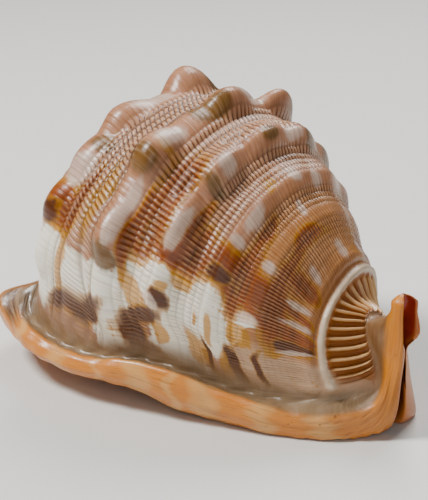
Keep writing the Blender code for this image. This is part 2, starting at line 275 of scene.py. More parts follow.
def canal_ring(
    middle, lean, near, far, back, front, flare, slot, wall, deep=1.0, far_back=0.0, near_on=0.0, near_up=0.0
):
    """A small U-shaped section in a plane that leans back by lean degrees, its sides moved along x or up."""
    a = math.radians(lean)
    rise = np.array([-math.sin(a), 0, math.cos(a)])

    def at(n, t):
        low = 1 if t < 0.3 * back else 0.4
        out_near, out_far = max(0.0, n) / (near + flare), max(0.0, -n) / (far + flare)
        moved = np.array([(near_on * out_near - far_back * out_far) * low, 0, 0])
        return np.array(middle) + n * NEAR + t * (1 - near_up * out_near * (t < 0)) * rise + moved

    n_rim, f_rim = near + flare, far + flare
    ring = [
        at(0, back), at(0.55 * near, 0.9 * back), at(0.88 * near, 0.62 * back), at(near, 0.25 * back),
        at(near, -0.05 * back), at(near + 0.1 * flare, -0.35 * front), at(n_rim, -0.6 * front),
        at(n_rim, -0.8 * front), at(n_rim - 0.3 * wall, -front), at((near + 2 * slot) / 3, -front),
        at(slot, -0.93 * front),
    ]
    b, n, f = back - wall, near - wall, far - wall
    hollow = [
        ((slot + n) / 2, -0.6 * front), (n, -0.2 * front), (0.8 * n, 0.6 * b), (0, b), (-0.8 * f, 0.6 * b),
        (-f, -0.2 * front), (-(slot + f) / 2, -0.6 * front),
    ]
    for i, (side, height) in enumerate(hollow):
        shut = slot * (1 - (i + 1) / 4)
        ring.append(at(shut + (side - shut) * deep, -0.93 * front + (height + 0.93 * front) * deep))
    ring += [
        at(-slot, -0.93 * front), at(-(far + 2 * slot) / 3, -front), at(0.3 * wall - f_rim, -front),
        at(-f_rim, -0.8 * front), at(-f_rim, -0.6 * front), at(-far - 0.1 * flare, -0.35 * front),
        at(-far, -0.05 * back), at(-far, 0.25 * back), at(-0.88 * far, 0.62 * back),
        at(-0.55 * far, 0.9 * back),
    ]
    return np.array(ring)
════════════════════
→ **Short task**:
Restate word for word only the lines running from the beginning of the data to the line holding "return np.array(middle) +", both included.

→ **Response to this task**:
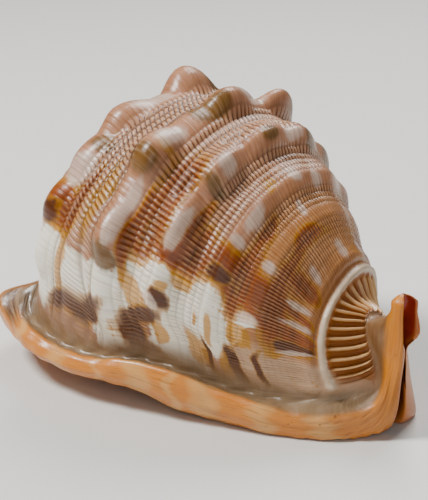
Keep writing the Blender code for this image. This is part 2, starting at line 275 of scene.py. More parts follow.
def canal_ring(
    middle, lean, near, far, back, front, flare, slot, wall, deep=1.0, far_back=0.0, near_on=0.0, near_up=0.0
):
    """A small U-shaped section in a plane that leans back by lean degrees, its sides moved along x or up."""
    a = math.radians(lean)
    rise = np.array([-math.sin(a), 0, math.cos(a)])

    def at(n, t):
        low = 1 if t < 0.3 * back else 0.4
        out_near, out_far = max(0.0, n) / (near + flare), max(0.0, -n) / (far + flare)
        moved = np.array([(near_on * out_near - far_back * out_far) * low, 0, 0])
        return np.array(middle) + n * NEAR + t * (1 - near_up * out_near * (t < 0)) * rise + moved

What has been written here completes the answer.